## [Required work]
Your task is to reproduce word for word the lines running from the line containing "left_wheel = wheel(-1)" to the line containing "record = json.load(file)", inclusive. Nothing else belongs in the answer.

## [Given data]
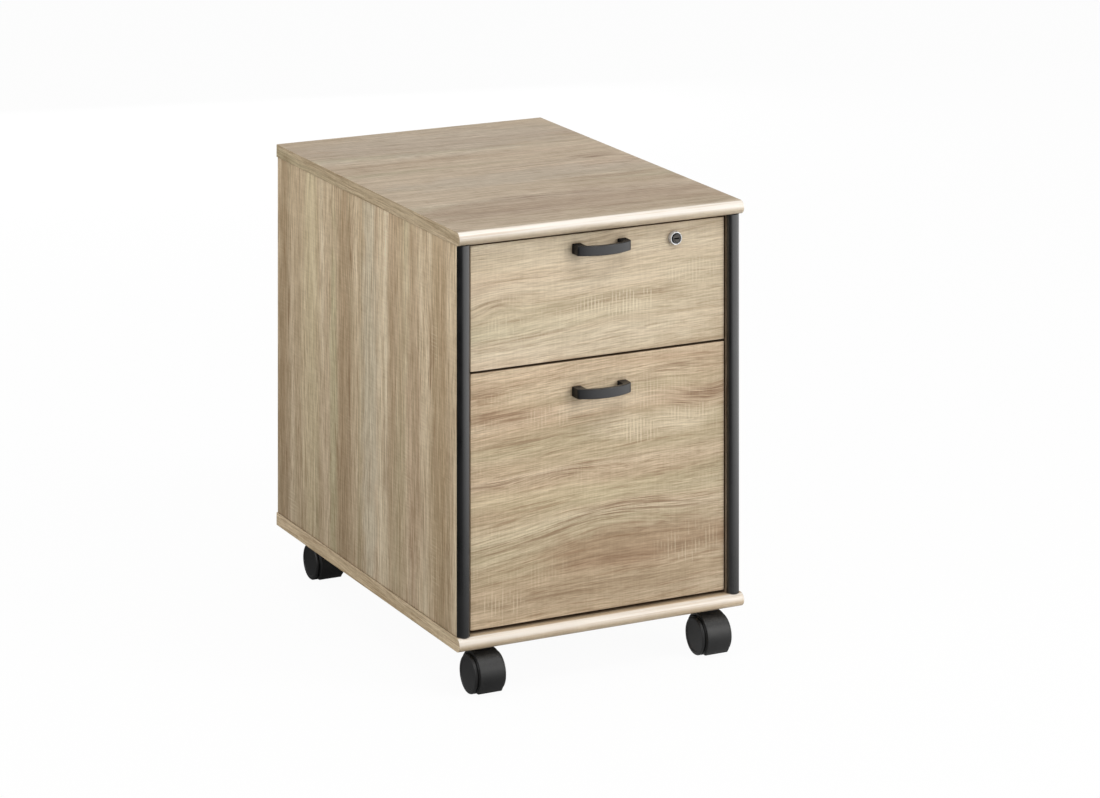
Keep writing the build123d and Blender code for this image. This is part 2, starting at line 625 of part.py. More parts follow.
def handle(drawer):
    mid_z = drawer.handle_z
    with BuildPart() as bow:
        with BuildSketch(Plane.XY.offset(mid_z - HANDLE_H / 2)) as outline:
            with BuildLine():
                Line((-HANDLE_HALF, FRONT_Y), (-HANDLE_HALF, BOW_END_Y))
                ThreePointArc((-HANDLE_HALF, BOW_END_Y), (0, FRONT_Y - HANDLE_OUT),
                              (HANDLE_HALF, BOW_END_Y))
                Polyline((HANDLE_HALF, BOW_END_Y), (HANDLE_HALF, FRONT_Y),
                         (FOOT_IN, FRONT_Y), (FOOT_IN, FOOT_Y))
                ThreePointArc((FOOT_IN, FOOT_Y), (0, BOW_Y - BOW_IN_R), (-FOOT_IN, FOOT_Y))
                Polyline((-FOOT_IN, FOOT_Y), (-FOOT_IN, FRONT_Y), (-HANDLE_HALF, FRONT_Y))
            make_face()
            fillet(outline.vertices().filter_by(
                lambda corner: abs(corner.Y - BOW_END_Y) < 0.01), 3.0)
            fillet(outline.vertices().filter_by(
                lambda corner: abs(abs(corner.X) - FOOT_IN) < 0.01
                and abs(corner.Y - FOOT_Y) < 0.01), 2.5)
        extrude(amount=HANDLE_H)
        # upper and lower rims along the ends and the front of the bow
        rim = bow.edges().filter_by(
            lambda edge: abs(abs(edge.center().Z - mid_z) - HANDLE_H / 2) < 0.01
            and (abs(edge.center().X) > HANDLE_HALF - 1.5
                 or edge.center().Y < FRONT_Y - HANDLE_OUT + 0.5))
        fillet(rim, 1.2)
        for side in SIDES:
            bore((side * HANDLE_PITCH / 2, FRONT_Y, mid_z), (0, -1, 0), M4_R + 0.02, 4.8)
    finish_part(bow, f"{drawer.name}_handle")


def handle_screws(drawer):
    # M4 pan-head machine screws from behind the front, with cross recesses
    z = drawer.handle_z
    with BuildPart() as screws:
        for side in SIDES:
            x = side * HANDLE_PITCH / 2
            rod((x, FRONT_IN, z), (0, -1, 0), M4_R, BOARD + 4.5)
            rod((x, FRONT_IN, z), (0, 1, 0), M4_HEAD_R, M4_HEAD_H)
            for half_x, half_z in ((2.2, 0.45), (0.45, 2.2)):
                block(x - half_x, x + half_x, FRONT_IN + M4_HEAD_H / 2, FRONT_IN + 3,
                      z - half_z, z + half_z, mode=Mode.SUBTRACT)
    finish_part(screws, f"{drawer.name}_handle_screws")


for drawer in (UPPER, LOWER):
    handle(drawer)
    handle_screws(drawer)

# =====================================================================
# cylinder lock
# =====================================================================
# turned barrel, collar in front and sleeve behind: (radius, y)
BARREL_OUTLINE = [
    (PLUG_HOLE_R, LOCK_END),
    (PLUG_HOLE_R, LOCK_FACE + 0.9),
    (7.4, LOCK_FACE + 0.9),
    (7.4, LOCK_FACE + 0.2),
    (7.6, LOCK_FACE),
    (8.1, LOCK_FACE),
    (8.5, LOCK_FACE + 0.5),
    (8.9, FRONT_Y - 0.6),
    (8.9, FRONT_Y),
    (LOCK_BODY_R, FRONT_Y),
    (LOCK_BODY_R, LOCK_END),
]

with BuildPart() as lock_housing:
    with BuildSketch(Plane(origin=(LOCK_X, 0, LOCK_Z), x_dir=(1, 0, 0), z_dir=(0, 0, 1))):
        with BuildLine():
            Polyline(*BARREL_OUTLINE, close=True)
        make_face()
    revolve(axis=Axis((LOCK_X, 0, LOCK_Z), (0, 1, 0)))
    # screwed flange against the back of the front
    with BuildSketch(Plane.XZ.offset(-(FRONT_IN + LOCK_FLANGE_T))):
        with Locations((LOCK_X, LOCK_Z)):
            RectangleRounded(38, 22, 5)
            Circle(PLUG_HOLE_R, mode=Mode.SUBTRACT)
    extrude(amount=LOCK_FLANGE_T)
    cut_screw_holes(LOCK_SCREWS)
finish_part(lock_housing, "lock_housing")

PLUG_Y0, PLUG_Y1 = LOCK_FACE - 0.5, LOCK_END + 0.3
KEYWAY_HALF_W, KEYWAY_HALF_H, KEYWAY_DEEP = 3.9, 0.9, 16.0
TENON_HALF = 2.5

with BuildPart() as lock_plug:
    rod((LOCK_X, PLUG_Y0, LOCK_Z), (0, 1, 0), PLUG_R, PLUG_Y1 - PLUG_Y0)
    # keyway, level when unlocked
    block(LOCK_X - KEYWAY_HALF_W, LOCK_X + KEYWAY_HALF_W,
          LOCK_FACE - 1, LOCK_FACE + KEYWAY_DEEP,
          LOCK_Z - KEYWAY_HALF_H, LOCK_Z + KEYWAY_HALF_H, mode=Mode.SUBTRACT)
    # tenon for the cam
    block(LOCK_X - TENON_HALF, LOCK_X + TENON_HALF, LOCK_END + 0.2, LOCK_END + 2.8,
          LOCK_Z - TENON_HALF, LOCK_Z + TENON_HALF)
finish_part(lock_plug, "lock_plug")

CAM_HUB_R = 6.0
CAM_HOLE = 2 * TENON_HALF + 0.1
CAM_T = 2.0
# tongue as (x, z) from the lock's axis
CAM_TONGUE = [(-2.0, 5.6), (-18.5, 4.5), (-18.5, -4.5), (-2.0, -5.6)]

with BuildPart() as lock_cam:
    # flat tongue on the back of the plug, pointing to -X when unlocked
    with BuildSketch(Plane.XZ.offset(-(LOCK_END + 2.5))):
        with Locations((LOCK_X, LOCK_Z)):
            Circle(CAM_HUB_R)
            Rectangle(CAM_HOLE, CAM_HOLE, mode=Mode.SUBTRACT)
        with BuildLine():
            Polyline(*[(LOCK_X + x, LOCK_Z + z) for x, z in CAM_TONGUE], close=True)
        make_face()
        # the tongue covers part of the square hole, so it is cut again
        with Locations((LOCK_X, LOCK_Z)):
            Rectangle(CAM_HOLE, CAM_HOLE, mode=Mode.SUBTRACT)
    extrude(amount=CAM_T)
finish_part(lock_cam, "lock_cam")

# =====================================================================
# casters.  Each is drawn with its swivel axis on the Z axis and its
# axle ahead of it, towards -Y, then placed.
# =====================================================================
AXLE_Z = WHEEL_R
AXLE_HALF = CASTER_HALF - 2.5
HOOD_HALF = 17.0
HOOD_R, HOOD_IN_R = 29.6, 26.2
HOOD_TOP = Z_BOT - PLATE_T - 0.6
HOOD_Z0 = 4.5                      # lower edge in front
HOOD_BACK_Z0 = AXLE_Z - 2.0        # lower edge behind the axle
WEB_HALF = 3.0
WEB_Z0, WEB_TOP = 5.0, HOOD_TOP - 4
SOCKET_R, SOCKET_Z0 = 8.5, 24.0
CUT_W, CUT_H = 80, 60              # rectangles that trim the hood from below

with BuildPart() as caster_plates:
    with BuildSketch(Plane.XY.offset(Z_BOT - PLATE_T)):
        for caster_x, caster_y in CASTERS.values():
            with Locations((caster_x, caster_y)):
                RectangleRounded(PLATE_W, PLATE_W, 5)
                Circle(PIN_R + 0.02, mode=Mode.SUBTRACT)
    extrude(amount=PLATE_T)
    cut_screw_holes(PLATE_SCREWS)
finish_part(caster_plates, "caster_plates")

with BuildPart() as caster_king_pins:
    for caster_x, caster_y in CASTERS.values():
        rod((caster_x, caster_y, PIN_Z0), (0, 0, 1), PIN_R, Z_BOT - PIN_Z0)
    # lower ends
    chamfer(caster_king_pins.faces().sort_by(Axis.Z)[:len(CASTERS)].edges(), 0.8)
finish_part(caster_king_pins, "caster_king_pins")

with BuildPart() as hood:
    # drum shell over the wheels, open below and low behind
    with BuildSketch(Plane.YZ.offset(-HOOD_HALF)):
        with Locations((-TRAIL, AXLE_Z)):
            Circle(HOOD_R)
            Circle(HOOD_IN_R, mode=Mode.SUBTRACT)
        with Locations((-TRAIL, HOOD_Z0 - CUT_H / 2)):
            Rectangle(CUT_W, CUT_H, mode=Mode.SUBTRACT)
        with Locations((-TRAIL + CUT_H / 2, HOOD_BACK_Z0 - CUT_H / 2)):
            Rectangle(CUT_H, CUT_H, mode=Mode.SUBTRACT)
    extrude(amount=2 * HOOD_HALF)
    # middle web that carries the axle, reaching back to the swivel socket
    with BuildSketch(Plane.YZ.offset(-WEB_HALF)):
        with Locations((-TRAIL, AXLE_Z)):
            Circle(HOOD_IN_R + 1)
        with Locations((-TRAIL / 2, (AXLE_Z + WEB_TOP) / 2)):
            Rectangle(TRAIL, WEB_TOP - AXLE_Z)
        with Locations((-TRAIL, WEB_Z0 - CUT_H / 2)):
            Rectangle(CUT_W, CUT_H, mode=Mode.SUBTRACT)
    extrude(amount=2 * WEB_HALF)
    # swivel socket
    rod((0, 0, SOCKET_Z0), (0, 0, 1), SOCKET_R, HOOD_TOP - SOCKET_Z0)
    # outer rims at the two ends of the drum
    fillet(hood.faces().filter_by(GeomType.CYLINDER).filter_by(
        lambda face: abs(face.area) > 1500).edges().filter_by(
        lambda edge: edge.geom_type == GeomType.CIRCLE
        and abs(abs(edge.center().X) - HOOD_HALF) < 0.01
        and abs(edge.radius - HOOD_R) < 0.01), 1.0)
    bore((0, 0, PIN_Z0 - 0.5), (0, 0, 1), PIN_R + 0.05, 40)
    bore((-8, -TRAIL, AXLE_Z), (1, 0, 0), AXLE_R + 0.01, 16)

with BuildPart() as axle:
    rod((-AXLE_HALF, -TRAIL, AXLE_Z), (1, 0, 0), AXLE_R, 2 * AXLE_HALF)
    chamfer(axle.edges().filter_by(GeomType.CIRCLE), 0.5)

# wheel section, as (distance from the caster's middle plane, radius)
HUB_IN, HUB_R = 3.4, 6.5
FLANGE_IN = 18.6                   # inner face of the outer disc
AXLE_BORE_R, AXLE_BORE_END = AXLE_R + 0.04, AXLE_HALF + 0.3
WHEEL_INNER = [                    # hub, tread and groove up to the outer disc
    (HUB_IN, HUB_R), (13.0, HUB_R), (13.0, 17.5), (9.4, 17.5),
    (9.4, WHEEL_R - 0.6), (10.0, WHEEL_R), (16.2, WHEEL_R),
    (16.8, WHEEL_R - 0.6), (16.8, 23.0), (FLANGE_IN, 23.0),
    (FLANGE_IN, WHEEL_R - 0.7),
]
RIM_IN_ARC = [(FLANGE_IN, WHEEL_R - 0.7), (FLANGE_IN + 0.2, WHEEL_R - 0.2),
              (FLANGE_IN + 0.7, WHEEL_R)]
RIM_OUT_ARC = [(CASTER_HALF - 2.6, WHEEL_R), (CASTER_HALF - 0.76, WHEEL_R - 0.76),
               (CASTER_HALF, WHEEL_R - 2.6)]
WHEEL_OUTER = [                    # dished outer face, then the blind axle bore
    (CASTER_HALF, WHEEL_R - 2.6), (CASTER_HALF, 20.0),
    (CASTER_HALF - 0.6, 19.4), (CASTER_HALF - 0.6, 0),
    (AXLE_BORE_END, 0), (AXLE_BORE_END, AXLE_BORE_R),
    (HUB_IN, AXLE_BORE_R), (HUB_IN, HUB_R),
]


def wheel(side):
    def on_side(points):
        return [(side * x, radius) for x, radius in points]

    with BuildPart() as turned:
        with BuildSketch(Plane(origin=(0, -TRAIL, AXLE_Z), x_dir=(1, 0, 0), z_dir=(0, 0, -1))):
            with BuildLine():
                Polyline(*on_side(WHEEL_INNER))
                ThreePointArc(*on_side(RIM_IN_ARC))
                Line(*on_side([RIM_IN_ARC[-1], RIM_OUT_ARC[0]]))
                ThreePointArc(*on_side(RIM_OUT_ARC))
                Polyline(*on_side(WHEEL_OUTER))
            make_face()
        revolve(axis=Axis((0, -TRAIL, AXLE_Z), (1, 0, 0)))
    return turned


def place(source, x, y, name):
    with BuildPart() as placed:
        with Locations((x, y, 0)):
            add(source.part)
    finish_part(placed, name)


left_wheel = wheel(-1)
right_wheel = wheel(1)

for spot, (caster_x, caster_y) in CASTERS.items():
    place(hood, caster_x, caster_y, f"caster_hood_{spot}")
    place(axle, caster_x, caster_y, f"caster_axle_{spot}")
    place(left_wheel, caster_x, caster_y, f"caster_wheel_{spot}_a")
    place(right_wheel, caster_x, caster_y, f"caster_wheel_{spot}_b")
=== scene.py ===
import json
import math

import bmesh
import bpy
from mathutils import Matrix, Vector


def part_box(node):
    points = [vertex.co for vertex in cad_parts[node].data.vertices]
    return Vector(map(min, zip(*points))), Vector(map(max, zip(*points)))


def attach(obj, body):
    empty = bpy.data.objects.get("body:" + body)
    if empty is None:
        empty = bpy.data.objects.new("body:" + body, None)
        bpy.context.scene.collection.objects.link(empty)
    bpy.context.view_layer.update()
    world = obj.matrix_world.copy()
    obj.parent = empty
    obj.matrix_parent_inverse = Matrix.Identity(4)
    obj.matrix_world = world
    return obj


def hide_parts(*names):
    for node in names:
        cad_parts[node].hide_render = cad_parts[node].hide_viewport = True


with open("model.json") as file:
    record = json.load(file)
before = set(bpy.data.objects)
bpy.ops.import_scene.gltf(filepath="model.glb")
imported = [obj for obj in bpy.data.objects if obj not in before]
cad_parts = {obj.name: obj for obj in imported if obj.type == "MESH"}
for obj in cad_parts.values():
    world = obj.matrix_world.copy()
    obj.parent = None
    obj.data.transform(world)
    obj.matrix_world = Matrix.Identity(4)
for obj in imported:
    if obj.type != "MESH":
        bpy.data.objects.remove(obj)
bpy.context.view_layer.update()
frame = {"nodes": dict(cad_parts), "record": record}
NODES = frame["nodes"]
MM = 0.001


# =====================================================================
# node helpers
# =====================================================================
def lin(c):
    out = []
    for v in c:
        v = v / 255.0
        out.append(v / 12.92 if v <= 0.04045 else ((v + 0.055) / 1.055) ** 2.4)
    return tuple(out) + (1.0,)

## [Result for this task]
left_wheel = wheel(-1)
right_wheel = wheel(1)

for spot, (caster_x, caster_y) in CASTERS.items():
    place(hood, caster_x, caster_y, f"caster_hood_{spot}")
    place(axle, caster_x, caster_y, f"caster_axle_{spot}")
    place(left_wheel, caster_x, caster_y, f"caster_wheel_{spot}_a")
    place(right_wheel, caster_x, caster_y, f"caster_wheel_{spot}_b")
=== scene.py ===
import json
import math

import bmesh
import bpy
from mathutils import Matrix, Vector


def part_box(node):
    points = [vertex.co for vertex in cad_parts[node].data.vertices]
    return Vector(map(min, zip(*points))), Vector(map(max, zip(*points)))


def attach(obj, body):
    empty = bpy.data.objects.get("body:" + body)
    if empty is None:
        empty = bpy.data.objects.new("body:" + body, None)
        bpy.context.scene.collection.objects.link(empty)
    bpy.context.view_layer.update()
    world = obj.matrix_world.copy()
    obj.parent = empty
    obj.matrix_parent_inverse = Matrix.Identity(4)
    obj.matrix_world = world
    return obj


def hide_parts(*names):
    for node in names:
        cad_parts[node].hide_render = cad_parts[node].hide_viewport = True


with open("model.json") as file:
    record = json.load(file)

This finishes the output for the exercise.